What this lottery did prove to NBA teams is that “tankers” never prosper (is that the old saying?). Teams such as the Knicks, Phoenix Suns, Cleveland Cavaliers and Chicago Bulls lined up their rosters with younger players and benched veteran, productive players for the express purpose of getting a high draft pick and making a run at Zion, and it failed miserably.


The Suns were tied with the Knicks and the Cavaliers with 14 percent odds to get the top pick. Instead, they will pick sixth. The Cavaliers got the fifth pick, while the Bulls (12.5 percent) will draft seventh.

This draft is considered top heavy — Williamson, Morant, Barrett — with the rest of the field coming with major question marks. Vanderbilt’s Darius Garland played five college games because of a knee injury. Virginia’s DeAndre Hunter enjoyed a sparkling sophomore season but isn’t a polished offensive player. Duke’s Cam Reddish, North Carolina’s Nassir Little and Indiana’s Romeo Langford are talented one-and-dones who may not be NBA-ready.

The Celtics draft 14th, 20th, and 22nd in the first round and may get a better player at 22 than 14, giving their brass a real opportunity to upgrade the roster with an overshadowed talent.

But the Celtics have to be pleased with the Knicks losing out on Williamson, which may have served as incentive for Irving to sign there and also could have served as a trade chip for Davis. The Grizzlies get a chance to add perhaps the best athletic guard to enter the draft since Russell Westbrook and continue to supplement their roster with young, exciting players.

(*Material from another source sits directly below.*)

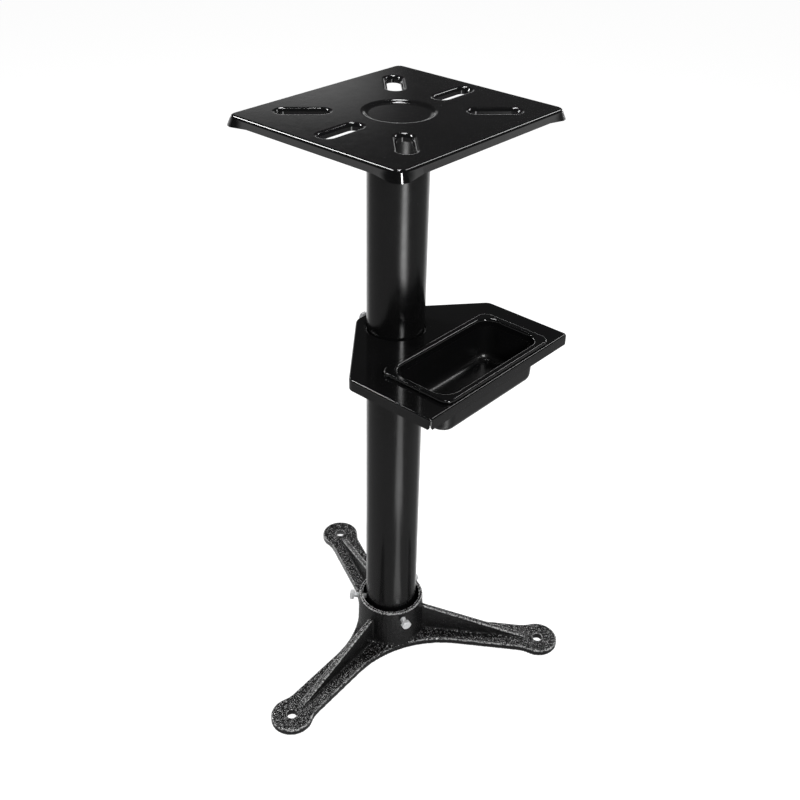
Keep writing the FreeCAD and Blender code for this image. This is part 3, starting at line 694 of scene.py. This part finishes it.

Would the NBA prefer Williamson going to the Knicks rather than the Pelicans? Perhaps. But this lottery ends those assertions that the lottery is fixed and commissioner Adam Silver was going to reward the Knicks for their years of suffering with the chance to take a once-in-a-lifetime player.


Instead, Williamson becomes the biggest thing in New Orleans since Café Du Monde beignets and the Pelicans get a boost after spending a miserable season dealing with Davis’s sudden trade demand.

Better still, the stunning results of the draft lottery should, going forward, deter downtrodden teams from losing on purpose in the hopes of hitting a jackpot.